We resent that allegation, because it is monstrously untrue. I have not run down Hoover and reduced the number of jobs from 5,400 to 1,300. I did not run down the washing machine market—a development that has led to another 450 redundancies being announced last Friday. I have not run down three pits in my constituency in the space of 18 months. That running down is largely the result of Government policy. I hope that the Secretary of State will reconsider his return to the Walker whine that we are in some way demeaning or denigrating our communities.

There is another reason why I resent that line. As the Secretary of State will know from the stream of correspondence that he receives from hon. Members on both sides of the House, whichever Government are in power, Welsh Members are privileged to be party to the painstaking process of rebuilding our local economies. I do not know whether the right hon. Gentleman has that job to do in Wirral, West but for most Opposition Members it has been a lifelong job.

We spend an enormous amount of our time trying to obtain extra infrastructure programmes for our communities and attract industry and drawing to Ministers' attention the fact that this or that company may be looking for a factory or a site. We work with the Secretary of State and his officials, the Welsh Development Agency and our local authorities to do just that—painfully to put our local economies back together.
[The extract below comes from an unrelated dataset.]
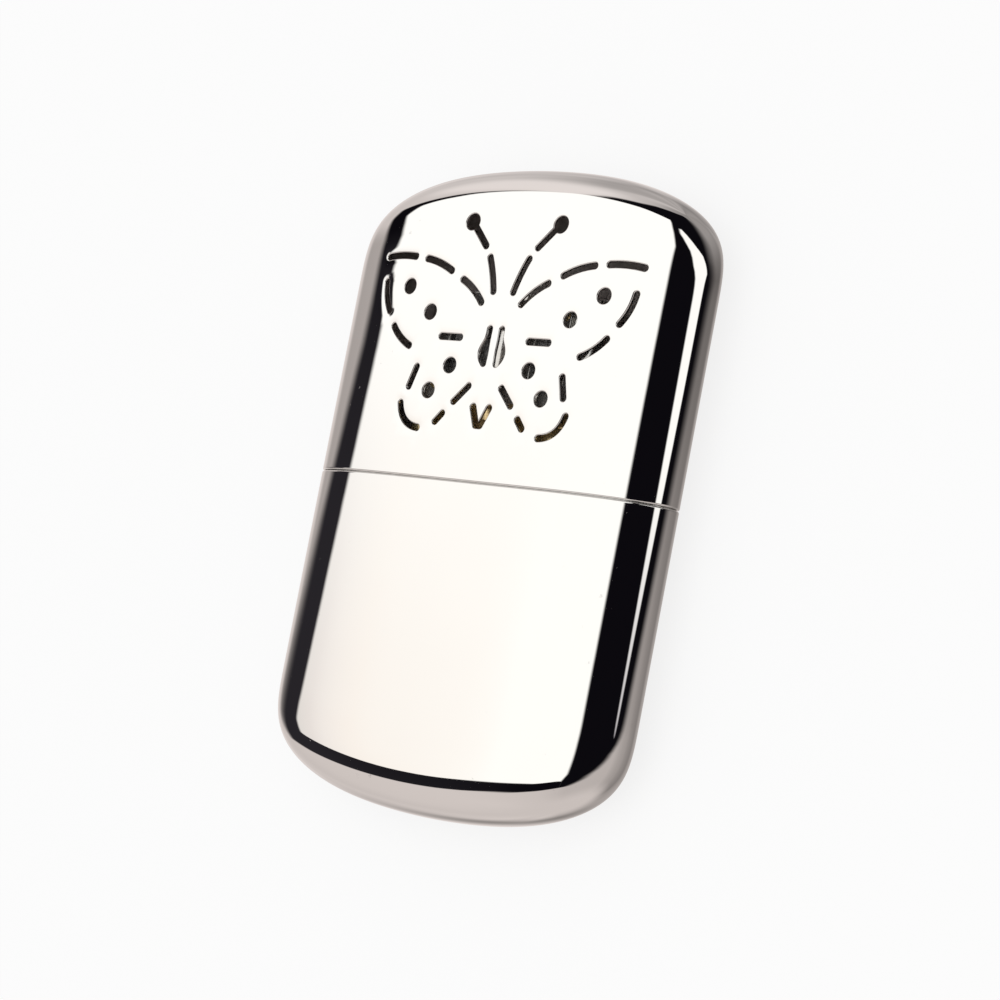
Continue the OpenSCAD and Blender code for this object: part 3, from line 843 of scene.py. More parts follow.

I have taken some knocks in the past 20 years, but the closure of Hymac in Rhymney was a devastating and heartbreaking blow. I feel it personally, because I know people who have been hit by it and because it hits the whole community. The Hoover situation has really got to me. I have not felt so bad for a long time, as the Secretary of State will know from my correspondence. Yet the right hon. Gentleman says that we are running down our communities. It is blatantly untrue. We are only saying, "Look—as a result of some aspects of Government policy, all the painstaking good work that we have done together has been knocked aside and destroyed overnight." We have lost 600 jobs at Hoover, plus 385 at the Deep Navigation pit. The loss of 1,000 jobs in my patch inside a month has wiped out about two years of work that we have put in with the support of the Secretary of State and the WDA. I hope that he does not repeat that Walker whine.